Within the material below, locate the line with "const hookFrom = LEFT_PLATE_X" and the line with "if empty is", then return those two lines and all lines between them, exactly as written.
────────────────────
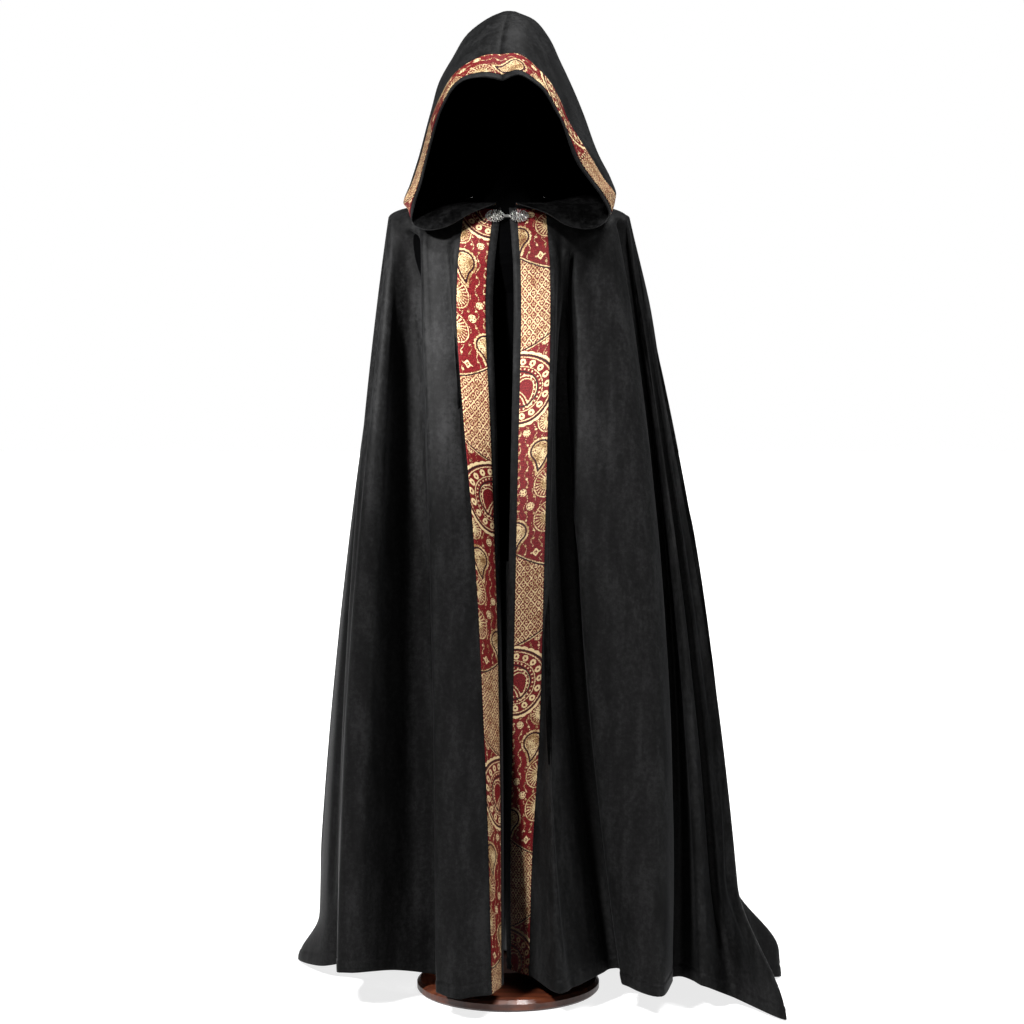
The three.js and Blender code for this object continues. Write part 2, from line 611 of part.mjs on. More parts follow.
// Turned base with its collar in one piece
const baseProfile = [
  [0, 0],
  [BASE_RADIUS - BASE_ROUNDING, 0],
  [BASE_RADIUS, BASE_ROUNDING],
  [BASE_RADIUS, BASE_EDGE],
  [BASE_RADIUS - 6, BASE_EDGE + 6],
  [BASE_RADIUS - 14, BASE_EDGE + 8],
  [60, BASE_HEIGHT],
  [32, 34],
  [26, COLLAR_TOP - 6],
  [24, COLLAR_TOP],
  [0, COLLAR_TOP],
].map(([radius, height]) => new THREE.Vector2(radius, height));
const base = addPart("form_base", new THREE.LatheGeometry(baseProfile, 64), wood);
base.rotation.x = Math.PI / 2;

// Clasp: two scalloped plates and the hook between them
function plateShape() {
  const shape = new THREE.Shape();
  const steps = 48;
  for (let i = 0; i < steps; i += 1) {
    const angle = 2 * Math.PI * i / steps;
    const scallop = 1 - PLATE.scallop * Math.abs(Math.sin(PLATE.lobes * angle / 2));
    const x = PLATE.width / 2 * scallop * Math.cos(angle);
    const y = PLATE.height / 2 * scallop * Math.sin(angle);
    if (i === 0) {
      shape.moveTo(x, y);
    } else {
      shape.lineTo(x, y);
    }
  }
  shape.closePath();
  return shape;
}

// The plates lie on the strips, leaning back with the cloth under them
const CLASP_LEVEL = (NECK.zFront - CLASP_Z) / (NECK.zFront - SHOULDER.zFront) - 1;
const besideEdge = bandPoint(-1, CLASP_LEVEL, 0);
const clothSlope = bandPoint(-1, CLASP_LEVEL + 0.05, 0).sub(bandPoint(-1, CLASP_LEVEL - 0.05, 0));
const clothLean = Math.atan2(-clothSlope.y, -clothSlope.z);
const plateLift = 2 * SEAM_GAP + TRIM_WALL;
const plateY = besideEdge.y - plateLift * Math.cos(clothLean);
const plateZ = besideEdge.z + plateLift * Math.sin(clothLean);

function addPlate(name, x) {
  const geometry = new THREE.ExtrudeGeometry(plateShape(), { depth: PLATE.thickness, bevelEnabled: false });
  const plate = addPart(name, geometry, silver);
  plate.rotation.x = Math.PI / 2 - clothLean;
  plate.position.set(x, plateY, plateZ);
}
addPlate("clasp_left", LEFT_PLATE_X);
addPlate("clasp_right", RIGHT_PLATE_X);

const hookFrom = LEFT_PLATE_X + PLATE.width / 2 + SEAM_GAP;
const hookTo = RIGHT_PLATE_X - PLATE.width / 2 - SEAM_GAP;
const hookGeometry = new THREE.BoxGeometry(hookTo - hookFrom, HOOK_HEIGHT, PLATE.thickness);
hookGeometry.translate(0, 0, PLATE.thickness / 2);
const hook = addPart("clasp_hook", hookGeometry, silver);
hook.rotation.x = Math.PI / 2 - clothLean;
hook.position.set((hookFrom + hookTo) / 2, plateY, plateZ);

export default object;
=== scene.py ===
"""Hooded wool cloak with brocade strips and a silver clasp, hung on a limbless dress form."""
import math

import bpy
import numpy as np
from mathutils import Matrix, Vector


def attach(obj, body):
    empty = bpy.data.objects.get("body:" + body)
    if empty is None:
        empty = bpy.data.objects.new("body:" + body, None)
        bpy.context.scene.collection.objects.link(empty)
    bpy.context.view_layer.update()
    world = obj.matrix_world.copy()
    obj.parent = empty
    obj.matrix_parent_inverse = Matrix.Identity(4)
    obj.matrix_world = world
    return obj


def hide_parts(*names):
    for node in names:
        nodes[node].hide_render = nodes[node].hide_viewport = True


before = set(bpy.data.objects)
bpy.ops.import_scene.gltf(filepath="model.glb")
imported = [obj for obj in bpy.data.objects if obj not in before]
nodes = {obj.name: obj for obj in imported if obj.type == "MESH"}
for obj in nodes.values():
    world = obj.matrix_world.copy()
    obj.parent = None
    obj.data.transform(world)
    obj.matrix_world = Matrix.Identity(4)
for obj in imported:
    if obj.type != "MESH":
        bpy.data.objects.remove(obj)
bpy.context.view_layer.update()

MM = 0.001

# Cloth sizes, in millimetres like every size up to the meshes
WOOL_WALL = 2.2
TRIM_WALL = 1.0
TRIM_GAP = 0.15
TRIM_INSET = 13.0
TRIM_WIDTH = 50.0
FRONT_BAND = 69.0
FLOOR_CLEARANCE = 0.4
HEM_DEPTH = 22.0
SEAM_GAP = 0.3
RIM_BULGE = 0.3

NECK = dict(half_width=105, front=101, back=78, z_front=1398, z_side=1412, z_back=1436, roundness=0.83)
SHOULDER = dict(half_width=213, front=138, back=135, z_front=1300, z_side=1386, z_back=1352, roundness=1)
BAND_END_TURN = 60
NECK_EDGE_X = {-1: -12, 1: 2}

# Front edges by height: x and y of the edge, and yaw, how far the edge band turns in
LEFT_EDGE = np.array([
    (1300, -23, -138, 4),
    (1226, -26, -132, 8),
    (1018, -19, -128, 27),
    (880, -16, -124, 42),
    (706, -12, -130, 52),
    (358, -8, -143, 64),
    (45, -8, -147, 72),
], float)
RIGHT_EDGE = np.array([
    (1300, 9, -138, 4),
    (1226, 10, -151, 5),
    (966, 5, -158, 11),
    (706, 0, -142, 16),
    (532, -3, -122, 20),
    (270, -5, -88, 41),
    (50, -2, -58, 52),
], float)

# Hanging folds from the left front round the back to the right front
FOLD_COLUMNS = ("turn", "x", "y", "z", "bulge", "sway", "kick", "start", "end", "tuck")
FOLDS = [dict(zip(FOLD_COLUMNS, row)) for row in [
    (29, -50, -222, 45, 0.9, 0, 0, 0.8, 1, 0),
    (36, -85, -230, 42, 0.8, 0, 0, 0.8, 1, -4),
    (46, -119, -198, 45, 0.95, 0, 0, 0.8, 1, 0),
    (55, -132, -85, 45, 0.8, 0, 0, 0.8, 1, 30),
    (66, -195, -100, 58, 0.1, 0, 0, 0.8, 1, 0),
    (75, -254, -150, 68, 0.5, 0, 0, 0.8, 1, -14),
    (82, -293, -140, 65, 0.8, 0, 0, 0.8, 1, -18),
    (90, -303, -70, 56, 0.95, 0, 0, 0.8, 1, 0),
    (97, -292, 22, 40, 0.95, 0, 0, 0.8, 1, 0),
    (105, -345, 72, 20, 0.7, 0, 0.06, 0.9, 1, 0),
    (112, -397, 200, 0, 0.6, 0, 0.2, 0.93, 1, 0),
    (119, -330, 232, 6, 0.4, 0, 0.12, 0.9, 1, 0),
    (126, -370, 330, 0, 0.4, 0, 0.15, 0.88, 1, 0),
    (134, -270, 330, 8, 0.1, 0, 0.1, 0.88, 1, 0),
    (142, -230, 440, 0, 0.3, 0, 0.15, 0.88, 1, 0),
    (152, -140, 370, 8, 0.1, 0, 0.1, 0.88, 1, 0),
    (162, -80, 470, 0, 0.3, 0, 0.15, 0.88, 1, 0),
    (174, 0, 390, 8, 0.1, 0, 0.1, 0.88, 1, 0),
    (186, 90, 476, 0, 0.3, 0, 0.15, 0.88, 1, 0),
    (198, 160, 385, 8, 0.1, 0, 0.1, 0.88, 1, 0),
    (209, 260, 450, 0, 0.3, 0, 0.15, 0.88, 1, 0),
    (220, 290, 345, 8, 0.1, 0, 0.1, 0.88, 1, 0),
    (230, 400, 350, 0, 0.4, 0, 0.15, 0.88, 1, 0),
    (239, 372, 240, 8, 0.3, 0, 0.1, 0.88, 1, 0),
    (248, 480, 190, 0, 0.5, 0, 0.16, 0.88, 1, 0),
    (256, 430, 112, 6, 0.5, 0, 0.1, 0.88, 1, 0),
    (262, 503, 66, 0, 0.5, 0, 0.26, 0.87, 0.965, 0),
    (268, 436, 8, 12, 0.5, 0, 0.12, 0.86, 1, 0),
    (273, 477, -217, 0, 0.61, 0, 0.24, 0.84, 1, 0),
    (278, 395, -122, 16, 0.5, 8, 0.1, 0.84, 1, 0),
    (283, 345, -156, 44, 0.3, 16, 0, 0.8, 1, 0),
    (288, 302, -112, 50, 0.3, 26, 0, 0.8, 1, 22),
    (297, 264, -212, 42, 0.3, 24, 0, 0.8, 1, 0),
    (312, 242, -206, 43, 0.2, 0, 0, 0.8, 1, -8),
    (327, 207, -162, 48, 0, -24, 0, 0.8, 1, 6),
    (330, 190, -88, 56, -0.3, -18, 0, 0.8, 1, 38),
    (332.5, 121, -166, 48, -0.2, -40, 0, 0.8, 1, -4),
    (335, 90, -200, 44, 0, -18, 0, 0.8, 1, 0),
]]
LEFT_SEAM_FOLD = 7
BACK_SEAM_FOLD = 17
RIGHT_SEAM_FOLD = 27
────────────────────
In response →
const hookFrom = LEFT_PLATE_X + PLATE.width / 2 + SEAM_GAP;
const hookTo = RIGHT_PLATE_X - PLATE.width / 2 - SEAM_GAP;
const hookGeometry = new THREE.BoxGeometry(hookTo - hookFrom, HOOK_HEIGHT, PLATE.thickness);
hookGeometry.translate(0, 0, PLATE.thickness / 2);
const hook = addPart("clasp_hook", hookGeometry, silver);
hook.rotation.x = Math.PI / 2 - clothLean;
hook.position.set((hookFrom + hookTo) / 2, plateY, plateZ);

export default object;
=== scene.py ===
"""Hooded wool cloak with brocade strips and a silver clasp, hung on a limbless dress form."""
import math

import bpy
import numpy as np
from mathutils import Matrix, Vector


def attach(obj, body):
    empty = bpy.data.objects.get("body:" + body)
    if empty is None:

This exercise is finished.